Palestinian Voices: Five year olds and Israel's security

I recently asked a Palestinian friend if there were any stories folks in their community would like to share with the outside world. I have no illusions of getting more than the occasional hit and read here, but I figure why not, the more places information like this is posted, the better to educate. So, I have a collection of them and will be posting them from time to time. These aren't all stories of torture and assassination and starvation. Those stories are real and serious. But it is also important to understand that occupation, like slavery, works as an institution by creating everyday humiliation of the oppressed by the oppressor. Ask yourself as you read not the silly questions news commentators or political ideologues tend to go for, but the very simple and humane question of "what if I had to go through this every day, with no end ever in sight except that the humiliation will almost certainly get worse?"

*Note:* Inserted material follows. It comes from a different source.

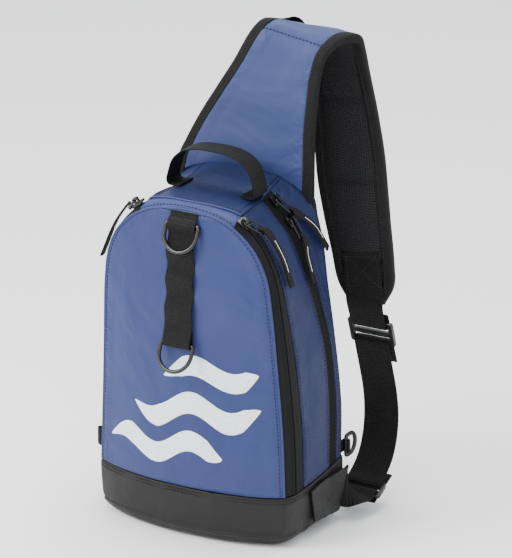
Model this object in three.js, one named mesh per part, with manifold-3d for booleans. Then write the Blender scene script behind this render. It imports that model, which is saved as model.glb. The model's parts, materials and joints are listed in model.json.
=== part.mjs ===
// A one-shoulder sling bag for fishing tackle, in millimetres.
// X is to the right seen from the front, Y to the back and Z up.
// The bag frame has z = 0 under the base and y = 0 near mid-depth; the whole bag is then moved
// so that the origin is the underside of the strap's fold, where it lies on the shoulder.
import * as THREE from "three";
import { mergeVertices } from "three/addons/utils/BufferGeometryUtils.js";
import Module from "manifold-3d";

// Driving dimensions
const GAP = 0.3; // clearance between neighbouring pieces
const SEAM = 0.4; // clearance between two cloths along a seam
const CLOTH = 2; // coated cloth wall
const BODY = { height: 343, halfWidth: 107, depth: 132 };
const BASE = { height: 52, wall: 2.6, proud: 0.9 };
const BACK_PAD = 4.5; // padded mesh on the wearer's back
const BACK_SWELL = 4;
const PANEL_TOP_STATION = 8.6; // the front and back panels end just short of the top centre
const STRAP = { top: 479, pad: 6, cloth: 1.4, binding: 1.2, bindingWidth: 10, root: 12, seat: 1.2 };
const WEBBING = { wide: 38, front: 30, handle: 25, thickness: 1.8 };
const HANDLE = { halfSpan: 0.42 * BODY.halfWidth, rise: 41, back: 13, foot: 12 };
const D_RING = { width: 39, height: 31, wire: 4 };
const SIDE_RING = { width: 25, height: 22, wire: 4.2, station: 0.16, tab: 13 };
// The small loop on the left side
const LOOP = { station: 0.2, from: 0.7, to: 1.0, reach: 13, width: 18, belly: 1.8 };
const WING_CLOTH = 3;
const UPPER_RING = { height: 315, tilt: 24 }; // height of its bar, and degrees it leans out at rest
const LOWER_RING = { height: 199, tilt: 26 };
const DAISY = { top: 302, pitch: 28, count: 3, lift: 5 }; // sewn loops of the front webbing
const OVER_RING = { top: 11, tack: 7, rise: 3.4, fall: 4, foot: 9 }; // the webbing's turns about the upper ring
const UNDER_RING = { loop: 8, end: 12 }; // and its folded end's, over the lower ring's bar
const GLIDE = { bar: 5, slot: 6.5, thickness: 4, side: 4.5, play: 0.6, place: 0.22 };
const GLIDE_WEB = { lead: 4, tuck: 9, tail: 26 }; // how far the webbing runs straight at the adjuster's bars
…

So without further commentary, here is a first such story. More to come in the future, this is from a woman who wishes to be identified only as "Rana", thank you to her.

*****

May 8th, 2006

This morning, as I reached the fourth stage of inspection on my daily terminal crossing to get to Jerusalem from Bethlehem, I saw a little boy (about 5 years old) with his school bag on his back, standing behind the closed door, and in tears. He was denied entry to Jerusalem to get to his school by the Israeli soldier in charge of ID check this morning! I tried to understand what the problem was, and the soldier told me -in Hebrew—which I barely understood- that he was sending him back home because he wasn't carrying his birth certificate with him!!

I might understand, if it was a 15 year old, who needed a birth certificate to prove that he is not yet 16 (the age at which you get an ID and you would need a permit to cross over to Jerusalem), but he wasn't even 6, I swear! I told the soldier in English that he was "Just a baby!" but he wouldn't listen. Some of the people crossing started pleading with the soldier too, saying that he is missing his school and that he is too young to go back home by himself, his mom must have dropped him off at the checkpoint and left, but to no avail. The boy's eyes were filled with tears, and he kept repeating one sentence over and over again "mom didn't give it to me" (referring to his birth certificate). I told him to try and use the other lane, as the female soldier at that lane might have a kinder heart than this soldier and would let him pass, but he was terrified. He kept looking at the soldier with deep fear in his eyes, scared to not abide by his orders to go back. Unfortunately, I had to get going, so I left while still encouraging him to go to the other lane. A few minutes later, the boy came out. I asked him how he finally made it, he said he took my advice and used the other lane. One has to really wonder, how this five-year old might be a threat to the security of the mighty state of Israel.

We will keep working for a future that is "traumatize-free" for everyone in this troubled country.